> **What you have to do**:
Starting at the line containing "own_mesh(spring)", please quote every line up to and including the line containing "COOL = (0.92, 0.96, 1.0)", exactly, and nothing beyond.

> **Given material**:
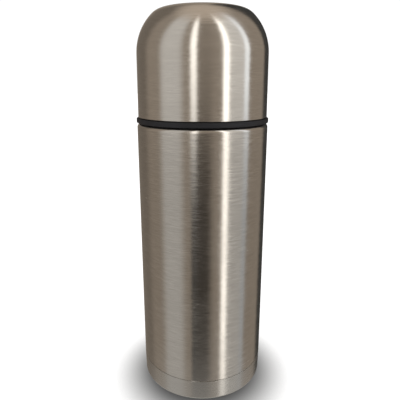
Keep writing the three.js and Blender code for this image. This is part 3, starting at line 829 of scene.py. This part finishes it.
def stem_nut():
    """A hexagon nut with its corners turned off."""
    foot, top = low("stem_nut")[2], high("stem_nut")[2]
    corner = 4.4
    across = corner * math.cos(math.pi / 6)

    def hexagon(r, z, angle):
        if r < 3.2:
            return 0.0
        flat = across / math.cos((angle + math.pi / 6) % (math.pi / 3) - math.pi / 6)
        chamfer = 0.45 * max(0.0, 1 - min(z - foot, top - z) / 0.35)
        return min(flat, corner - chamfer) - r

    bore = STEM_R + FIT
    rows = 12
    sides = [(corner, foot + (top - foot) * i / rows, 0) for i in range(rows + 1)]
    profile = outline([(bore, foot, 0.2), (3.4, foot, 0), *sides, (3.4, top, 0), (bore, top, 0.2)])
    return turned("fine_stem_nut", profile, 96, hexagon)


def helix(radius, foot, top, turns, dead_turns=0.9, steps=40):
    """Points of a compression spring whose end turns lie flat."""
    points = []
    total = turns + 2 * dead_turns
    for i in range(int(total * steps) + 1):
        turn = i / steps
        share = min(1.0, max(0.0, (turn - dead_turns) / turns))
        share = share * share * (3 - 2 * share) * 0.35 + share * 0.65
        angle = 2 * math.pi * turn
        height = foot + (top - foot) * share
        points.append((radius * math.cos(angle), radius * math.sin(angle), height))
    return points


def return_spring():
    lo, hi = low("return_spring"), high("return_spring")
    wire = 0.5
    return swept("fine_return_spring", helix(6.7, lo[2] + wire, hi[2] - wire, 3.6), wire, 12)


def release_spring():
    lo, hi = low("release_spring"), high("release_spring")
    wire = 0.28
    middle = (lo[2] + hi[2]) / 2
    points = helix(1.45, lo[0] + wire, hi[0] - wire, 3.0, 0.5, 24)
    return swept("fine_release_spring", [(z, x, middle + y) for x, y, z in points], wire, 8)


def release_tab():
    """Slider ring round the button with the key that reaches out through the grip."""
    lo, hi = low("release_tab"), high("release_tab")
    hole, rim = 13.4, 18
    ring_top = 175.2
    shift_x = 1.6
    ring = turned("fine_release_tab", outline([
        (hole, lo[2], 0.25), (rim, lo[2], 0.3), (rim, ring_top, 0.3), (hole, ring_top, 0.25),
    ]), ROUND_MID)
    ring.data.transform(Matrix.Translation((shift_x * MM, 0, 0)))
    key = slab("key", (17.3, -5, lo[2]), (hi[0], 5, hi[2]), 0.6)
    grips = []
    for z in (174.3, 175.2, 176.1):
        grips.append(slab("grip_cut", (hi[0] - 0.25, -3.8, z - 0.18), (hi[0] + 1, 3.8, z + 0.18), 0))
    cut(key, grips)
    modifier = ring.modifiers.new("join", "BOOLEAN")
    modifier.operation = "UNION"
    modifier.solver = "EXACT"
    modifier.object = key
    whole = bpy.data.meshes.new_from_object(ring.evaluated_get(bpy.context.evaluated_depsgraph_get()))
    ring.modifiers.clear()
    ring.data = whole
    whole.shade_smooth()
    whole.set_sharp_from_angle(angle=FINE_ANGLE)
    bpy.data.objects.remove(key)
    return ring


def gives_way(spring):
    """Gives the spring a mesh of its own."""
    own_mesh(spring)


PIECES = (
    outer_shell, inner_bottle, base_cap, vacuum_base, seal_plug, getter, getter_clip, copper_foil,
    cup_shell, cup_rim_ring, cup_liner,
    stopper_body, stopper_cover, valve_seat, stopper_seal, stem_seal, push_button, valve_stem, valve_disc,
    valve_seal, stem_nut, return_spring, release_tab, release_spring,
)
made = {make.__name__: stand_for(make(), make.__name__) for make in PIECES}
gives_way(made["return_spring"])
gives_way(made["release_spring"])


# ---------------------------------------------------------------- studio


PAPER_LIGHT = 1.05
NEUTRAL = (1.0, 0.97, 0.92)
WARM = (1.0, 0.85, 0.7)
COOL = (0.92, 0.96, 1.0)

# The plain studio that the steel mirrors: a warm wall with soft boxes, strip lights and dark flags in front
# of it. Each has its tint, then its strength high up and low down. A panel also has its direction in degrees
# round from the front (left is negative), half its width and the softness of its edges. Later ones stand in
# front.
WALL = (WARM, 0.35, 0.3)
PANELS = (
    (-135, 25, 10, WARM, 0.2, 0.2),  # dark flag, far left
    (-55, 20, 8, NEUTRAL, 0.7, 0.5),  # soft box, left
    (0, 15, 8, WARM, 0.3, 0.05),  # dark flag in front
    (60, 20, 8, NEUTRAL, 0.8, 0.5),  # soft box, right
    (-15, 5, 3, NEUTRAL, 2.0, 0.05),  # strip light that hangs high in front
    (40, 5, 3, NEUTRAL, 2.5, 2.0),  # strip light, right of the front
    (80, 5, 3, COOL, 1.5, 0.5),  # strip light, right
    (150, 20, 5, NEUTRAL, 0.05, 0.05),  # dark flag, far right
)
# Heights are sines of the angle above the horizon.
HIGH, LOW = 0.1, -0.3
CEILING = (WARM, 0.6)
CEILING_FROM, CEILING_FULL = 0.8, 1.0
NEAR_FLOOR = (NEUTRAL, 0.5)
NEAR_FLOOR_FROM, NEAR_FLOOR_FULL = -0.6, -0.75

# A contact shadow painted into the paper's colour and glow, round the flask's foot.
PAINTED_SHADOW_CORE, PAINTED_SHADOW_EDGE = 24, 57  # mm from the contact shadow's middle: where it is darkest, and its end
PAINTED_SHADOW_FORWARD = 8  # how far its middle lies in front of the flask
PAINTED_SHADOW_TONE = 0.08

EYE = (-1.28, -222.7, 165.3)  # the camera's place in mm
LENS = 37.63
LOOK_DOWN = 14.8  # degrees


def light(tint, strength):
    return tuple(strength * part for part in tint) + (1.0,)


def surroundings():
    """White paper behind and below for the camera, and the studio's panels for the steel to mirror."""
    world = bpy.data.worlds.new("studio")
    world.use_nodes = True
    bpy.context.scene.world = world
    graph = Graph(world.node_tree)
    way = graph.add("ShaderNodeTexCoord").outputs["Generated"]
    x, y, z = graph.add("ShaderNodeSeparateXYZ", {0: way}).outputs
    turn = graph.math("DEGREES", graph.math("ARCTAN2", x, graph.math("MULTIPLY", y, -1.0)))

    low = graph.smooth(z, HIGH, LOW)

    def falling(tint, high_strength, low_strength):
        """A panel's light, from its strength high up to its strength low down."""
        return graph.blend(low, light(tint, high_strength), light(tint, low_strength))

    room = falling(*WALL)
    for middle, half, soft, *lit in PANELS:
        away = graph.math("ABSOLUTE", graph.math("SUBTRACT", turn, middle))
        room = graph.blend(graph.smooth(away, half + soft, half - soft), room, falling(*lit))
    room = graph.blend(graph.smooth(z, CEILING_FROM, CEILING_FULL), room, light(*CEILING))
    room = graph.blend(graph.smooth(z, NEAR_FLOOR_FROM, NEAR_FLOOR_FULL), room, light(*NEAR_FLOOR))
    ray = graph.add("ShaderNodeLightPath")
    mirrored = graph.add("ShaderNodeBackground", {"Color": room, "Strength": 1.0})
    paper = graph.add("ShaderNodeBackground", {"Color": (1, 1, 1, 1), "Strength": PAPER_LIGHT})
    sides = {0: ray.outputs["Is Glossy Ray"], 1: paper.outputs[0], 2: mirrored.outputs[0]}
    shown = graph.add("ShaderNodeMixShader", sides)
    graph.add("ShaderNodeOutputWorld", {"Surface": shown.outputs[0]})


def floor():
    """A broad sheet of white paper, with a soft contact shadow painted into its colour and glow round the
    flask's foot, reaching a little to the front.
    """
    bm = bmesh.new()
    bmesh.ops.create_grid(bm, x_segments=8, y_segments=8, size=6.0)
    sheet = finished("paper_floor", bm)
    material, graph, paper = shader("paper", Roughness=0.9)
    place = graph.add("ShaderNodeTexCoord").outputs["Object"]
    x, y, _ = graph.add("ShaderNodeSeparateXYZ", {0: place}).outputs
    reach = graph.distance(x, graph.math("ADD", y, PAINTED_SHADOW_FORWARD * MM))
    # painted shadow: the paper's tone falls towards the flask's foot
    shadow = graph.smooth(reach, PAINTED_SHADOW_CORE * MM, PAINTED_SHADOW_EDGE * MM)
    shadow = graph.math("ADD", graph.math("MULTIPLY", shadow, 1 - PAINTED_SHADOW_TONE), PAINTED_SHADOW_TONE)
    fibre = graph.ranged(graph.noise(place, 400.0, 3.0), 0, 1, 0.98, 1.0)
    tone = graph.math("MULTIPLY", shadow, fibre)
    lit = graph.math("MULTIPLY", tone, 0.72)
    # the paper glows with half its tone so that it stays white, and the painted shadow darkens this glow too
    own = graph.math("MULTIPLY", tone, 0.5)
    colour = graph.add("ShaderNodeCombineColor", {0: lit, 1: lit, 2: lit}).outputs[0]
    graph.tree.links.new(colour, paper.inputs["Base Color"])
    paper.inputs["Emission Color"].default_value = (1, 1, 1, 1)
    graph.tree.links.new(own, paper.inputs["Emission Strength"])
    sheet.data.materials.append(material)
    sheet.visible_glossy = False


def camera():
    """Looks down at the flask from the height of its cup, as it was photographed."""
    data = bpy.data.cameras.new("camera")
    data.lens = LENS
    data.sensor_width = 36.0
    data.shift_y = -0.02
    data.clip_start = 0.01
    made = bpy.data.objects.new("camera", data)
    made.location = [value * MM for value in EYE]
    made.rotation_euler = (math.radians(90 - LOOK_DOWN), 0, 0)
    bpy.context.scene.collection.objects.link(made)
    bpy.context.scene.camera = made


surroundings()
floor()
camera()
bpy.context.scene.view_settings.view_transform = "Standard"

> **Answer to this task**:
    own_mesh(spring)


PIECES = (
    outer_shell, inner_bottle, base_cap, vacuum_base, seal_plug, getter, getter_clip, copper_foil,
    cup_shell, cup_rim_ring, cup_liner,
    stopper_body, stopper_cover, valve_seat, stopper_seal, stem_seal, push_button, valve_stem, valve_disc,
    valve_seal, stem_nut, return_spring, release_tab, release_spring,
)
made = {make.__name__: stand_for(make(), make.__name__) for make in PIECES}
gives_way(made["return_spring"])
gives_way(made["release_spring"])


# ---------------------------------------------------------------- studio


PAPER_LIGHT = 1.05
NEUTRAL = (1.0, 0.97, 0.92)
WARM = (1.0, 0.85, 0.7)
COOL = (0.92, 0.96, 1.0)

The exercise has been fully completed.